Сдавленный смех, прервавший поток его красноречия, заставил его смолкнуть.
- Я все понял, кроме одного, - сказал доктор ядовито. - На что наши простые соотечественники должны сердиться, и почему они обязаны обливаться слезами?
- Потому что имеют право!
Снова раздался смешок.
- Надеюсь, ты не собираешься упрекать меня в том, что я провожу свои операции под наркозом и стараюсь в своей больнице свести это их самое право к минимуму? Что послеоперационный период у моих пациентов протекает легко, раны заживают быстро, и осложнений не бывает? Что я дарую людям здоровье и продляю их существование?
Радош понял, что его занесло.
- Вы с женой - другое дело, - вымолвил он сердито. - Вы люди честные.
- Спасибо, утешил. Но, видишь ли, никто из наших не работает на стезе просветительства, я имею в виду, среди простых людей. Мы не любим возиться с обычными детьми, они нам неинтересны. Обучать их или воспитывать нашим женщинам тяжело, и даже программы для школ и детских садов составляем не мы, а те, кого ты называешь нашими жертвами. Так что претензии не по адресу: мы воспитываем только и исключительно свою молодежь!
Потрясающе, но доктору удалось-таки тогда вывернуться, увести разговор с заданного направления. Зато в следующий разок Радош взял реванш. Наступили школьные каникулы, и все докторские чада, покинув интернаты и колледжи, где они пребывали в течение большей части дней в году, примчали в родные пенаты.
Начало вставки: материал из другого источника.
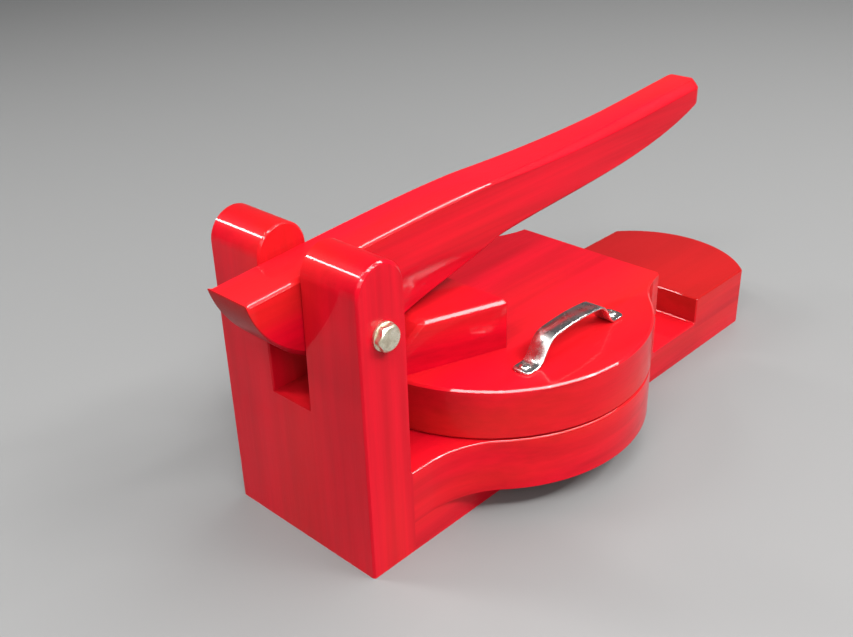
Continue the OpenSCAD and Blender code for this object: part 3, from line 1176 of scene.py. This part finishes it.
    def build(self, finishes: Finishes) -> None:
        """Makes and dresses the base's pieces.

        Args:
            finishes: All finishes.
        """
        dress(self.board(), finishes.board, self.body, "base_board")
        dress(self.runner(), finishes.runner, self.body, "base_runner")
        dress(self.post(), finishes.post, self.body, "clevis_post")
        form = ScrewForm(self.screw_head, self.screw_length, dome=0.0, countersunk=True)
        places = [(x, y, self.screw_seat) for x, y in self.runner_screws()]
        screws = set_screws("runner_screws_cut", form, places, (math.pi, 0.0, 0.0), finishes.screw)
        dress(screws, finishes.screw, self.body, "runner_screws")
        paint("post_dowels", finishes.dowel)


@dataclass
class Platen:
    """Hinged platen, pressing block and their dowels."""

    base: Base
    near_width: float = 42 * MM
    far_width: float = 88 * MM
    bevel_x: float = 12.5 * MM
    bevel_z: float = 13.5 * MM
    edge: float = 3.5 * MM
    block_edge: float = 2.8 * MM
    body: str = "platen"

    def plate(self) -> Object:
        """The round platen with its flared straight edge.

        Returns:
            The object.
        """
        low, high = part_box("upper_platen")
        flare = self.base.flare()
        first = next(i for i, p in enumerate(flare) if p[0] < high[0])
        (x0, y0), (x1, y1) = flare[first - 1], flare[first]
        corner = (high[0], y0 + (y1 - y0) * (high[0] - x0) / (x1 - x0))
        kept = flare[first:]
        start = math.degrees(math.atan2(kept[-1][1], kept[-1][0]))
        edge = arc((0.0, 0.0), self.base.radius, start, 180.0, steps=96)[1:]
        item = prism("upper_platen_eased", mirrored([corner] + kept + edge), low[2], high[2])
        ease(item, self.edge, segments=8)
        flatten(item)
        return item

    def pressing_block(self) -> Object:
        """The fan-shaped block with its bevelled narrow end.

        Returns:
            The object.
        """
        low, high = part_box("pressing_block")
        near, far = self.near_width / 2, self.far_width / 2
        outline = [(low[0], -near), (high[0], -far), (high[0], far), (low[0], near)]
        item = prism("pressing_block_eased", outline, low[2], high[2])
        slope = self.bevel_z / self.bevel_x
        wedge = [(low[0] - MM, high[2] - self.bevel_z - slope * MM),
                 (low[0] + self.bevel_x + MM, high[2] + slope * MM),
                 (low[0] - MM, high[2] + slope * MM)]
        carve(item, [prism("cutter", wedge, -2 * far, 2 * far, across)])
        ease(item, self.block_edge, share=lambda a, b: float(max(a.z, b.z) > low[2] + NEAR))
        flatten(item)
        return item

    def build(self, finishes: Finishes) -> None:
        """Makes and dresses the platen's wooden pieces.

        Args:
            finishes: All finishes.
        """
        dress(self.plate(), finishes.platen, self.body, "upper_platen")
        dress(self.pressing_block(), finishes.block, self.body, "pressing_block")
        paint("block_dowels", finishes.dowel)


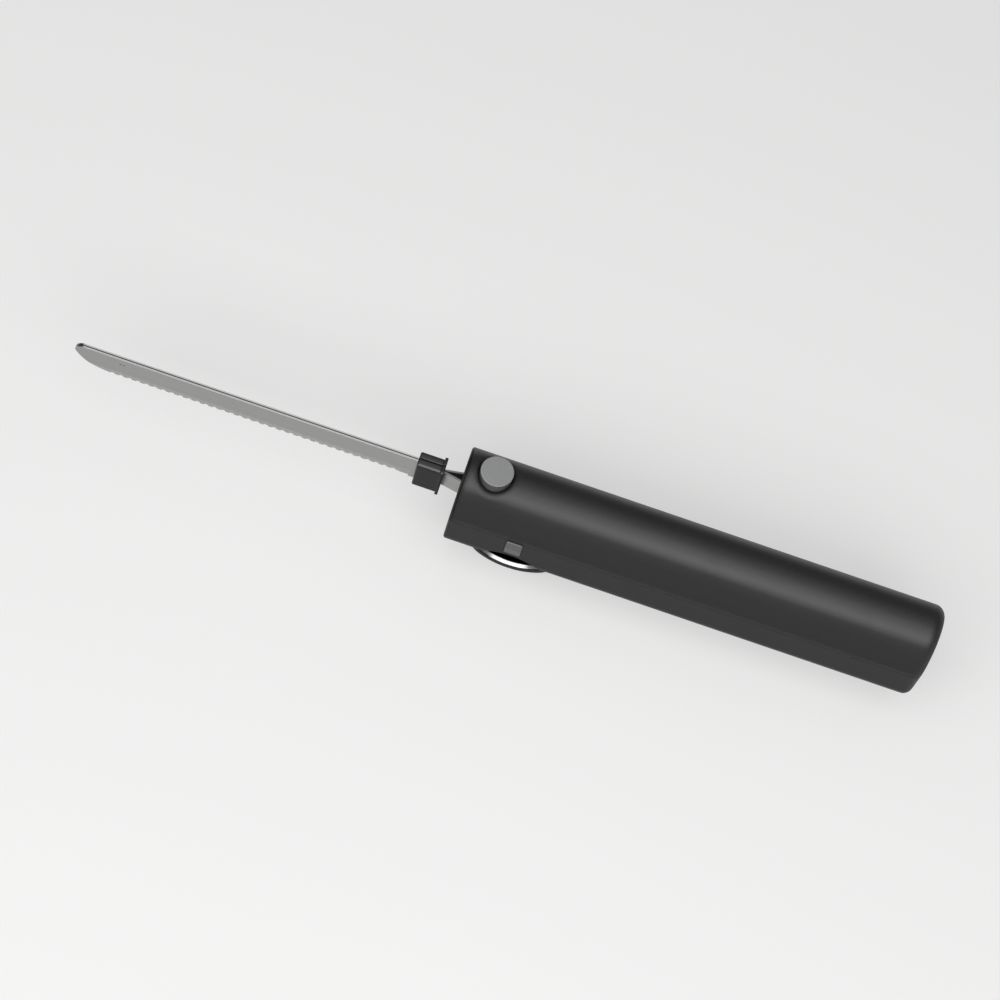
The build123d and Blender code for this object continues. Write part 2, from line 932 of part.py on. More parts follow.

Собственно, о каникулах Радош не знал. Он не был у супругов уже денька три, поэтому без всякой задней мысли прямо со смены понесся туда, где, как он помнил, ему всегда были рады. По дороге он завернул в ближайший гастроном, чтобы не сваливаться на голову объедалой, и зашел, да и просидел весь вечер, благо из всех детей дома была только младшая девочка, с которой он и убил время, играя с ней на компьютере. Девчонка играла азартно, Радош же давненько не окунался в подобные забавы, так что им было нескучно.
Стемнело, когда двери вдруг с шумом распахнулись, и в комнате возник средний отпрыск хозяйского древа - пятнадцатилетний парнишка, до смешного похожий на отца.
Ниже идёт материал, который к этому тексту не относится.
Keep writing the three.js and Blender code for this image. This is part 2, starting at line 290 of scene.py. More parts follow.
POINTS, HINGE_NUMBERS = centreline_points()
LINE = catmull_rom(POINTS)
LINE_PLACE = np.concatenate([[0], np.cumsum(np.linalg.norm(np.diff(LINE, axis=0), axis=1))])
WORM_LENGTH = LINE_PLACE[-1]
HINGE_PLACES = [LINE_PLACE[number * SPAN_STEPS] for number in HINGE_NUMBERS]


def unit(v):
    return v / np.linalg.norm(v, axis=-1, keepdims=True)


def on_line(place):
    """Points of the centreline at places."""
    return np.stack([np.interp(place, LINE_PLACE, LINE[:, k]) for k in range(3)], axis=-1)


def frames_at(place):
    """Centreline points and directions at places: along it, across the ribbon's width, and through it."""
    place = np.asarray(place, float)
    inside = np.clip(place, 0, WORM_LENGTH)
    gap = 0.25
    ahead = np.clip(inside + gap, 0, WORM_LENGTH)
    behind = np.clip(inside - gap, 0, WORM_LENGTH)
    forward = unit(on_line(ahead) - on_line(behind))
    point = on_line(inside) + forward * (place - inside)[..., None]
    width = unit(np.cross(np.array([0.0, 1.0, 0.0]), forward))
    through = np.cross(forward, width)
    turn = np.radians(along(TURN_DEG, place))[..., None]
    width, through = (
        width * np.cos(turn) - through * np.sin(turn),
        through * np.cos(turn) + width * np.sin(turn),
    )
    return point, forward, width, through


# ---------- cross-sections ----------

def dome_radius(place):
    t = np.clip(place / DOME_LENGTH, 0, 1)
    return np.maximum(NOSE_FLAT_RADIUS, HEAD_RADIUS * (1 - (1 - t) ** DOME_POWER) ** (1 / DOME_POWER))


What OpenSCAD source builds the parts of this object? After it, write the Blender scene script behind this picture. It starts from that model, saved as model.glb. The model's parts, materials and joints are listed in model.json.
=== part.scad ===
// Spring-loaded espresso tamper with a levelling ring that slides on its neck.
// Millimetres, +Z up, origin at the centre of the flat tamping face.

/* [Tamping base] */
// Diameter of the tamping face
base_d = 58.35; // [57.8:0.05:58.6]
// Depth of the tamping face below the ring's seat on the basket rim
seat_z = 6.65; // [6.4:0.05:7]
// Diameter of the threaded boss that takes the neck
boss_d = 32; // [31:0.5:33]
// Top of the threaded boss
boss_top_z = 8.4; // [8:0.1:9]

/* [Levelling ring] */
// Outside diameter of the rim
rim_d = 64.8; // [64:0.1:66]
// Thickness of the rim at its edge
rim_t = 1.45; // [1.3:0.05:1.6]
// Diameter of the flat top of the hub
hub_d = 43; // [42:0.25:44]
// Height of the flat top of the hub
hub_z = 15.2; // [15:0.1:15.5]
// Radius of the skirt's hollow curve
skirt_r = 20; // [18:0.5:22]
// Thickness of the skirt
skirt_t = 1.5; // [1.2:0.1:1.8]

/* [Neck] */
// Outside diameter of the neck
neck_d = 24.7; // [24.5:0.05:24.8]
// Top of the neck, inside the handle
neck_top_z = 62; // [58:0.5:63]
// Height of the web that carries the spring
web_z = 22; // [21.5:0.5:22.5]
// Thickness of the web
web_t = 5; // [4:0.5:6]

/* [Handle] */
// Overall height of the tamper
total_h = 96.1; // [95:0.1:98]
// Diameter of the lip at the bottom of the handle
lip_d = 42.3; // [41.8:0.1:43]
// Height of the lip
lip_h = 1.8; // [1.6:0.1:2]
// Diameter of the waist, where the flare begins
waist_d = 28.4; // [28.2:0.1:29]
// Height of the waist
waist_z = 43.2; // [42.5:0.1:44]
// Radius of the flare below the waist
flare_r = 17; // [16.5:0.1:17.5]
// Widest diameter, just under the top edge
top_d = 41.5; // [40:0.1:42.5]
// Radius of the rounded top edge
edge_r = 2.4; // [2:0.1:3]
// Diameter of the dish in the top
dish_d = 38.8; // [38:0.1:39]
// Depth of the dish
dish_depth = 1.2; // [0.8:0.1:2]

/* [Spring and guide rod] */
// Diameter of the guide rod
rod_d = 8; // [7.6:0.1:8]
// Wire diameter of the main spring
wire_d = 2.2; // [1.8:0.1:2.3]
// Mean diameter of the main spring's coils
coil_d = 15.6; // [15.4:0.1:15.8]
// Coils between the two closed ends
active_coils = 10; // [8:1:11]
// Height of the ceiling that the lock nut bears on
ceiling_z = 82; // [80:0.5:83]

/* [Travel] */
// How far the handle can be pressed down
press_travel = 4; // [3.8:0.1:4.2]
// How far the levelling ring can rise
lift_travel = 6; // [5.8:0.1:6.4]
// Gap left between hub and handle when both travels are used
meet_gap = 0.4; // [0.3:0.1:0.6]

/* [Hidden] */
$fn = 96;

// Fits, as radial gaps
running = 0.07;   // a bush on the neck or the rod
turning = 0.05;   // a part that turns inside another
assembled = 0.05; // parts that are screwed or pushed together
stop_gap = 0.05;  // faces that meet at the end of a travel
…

- Папа! Мама! - радостно завопил он с порога. - Что сейчас было!
Любопытно было видеть, как вся троица мигом включилась в его настроение.
- И что? - отозвалась мать, не попытавшись даже для приличия одернуть громкоголосое дитя.
- Я знаете, где был? На танцах! Ну у вас здесь и порядки - жуть! Подваливают ко мне двое, один говорит: "Дай прикурить!"
- А ты?
- А я ему, естественно: "Не курю, и вам не советую."
- Вот здорово! - захлопала в ладоши сестренка.
- А они? - спросил отец строго.
- Естественно: "Откуда ты взялся, нам советовать?" Я им: "Мне папа курить не велит." Они: "Ах, у тебя папа?" А я им: "Да. И если бы вы у него родились, вы бы тоже такими же были."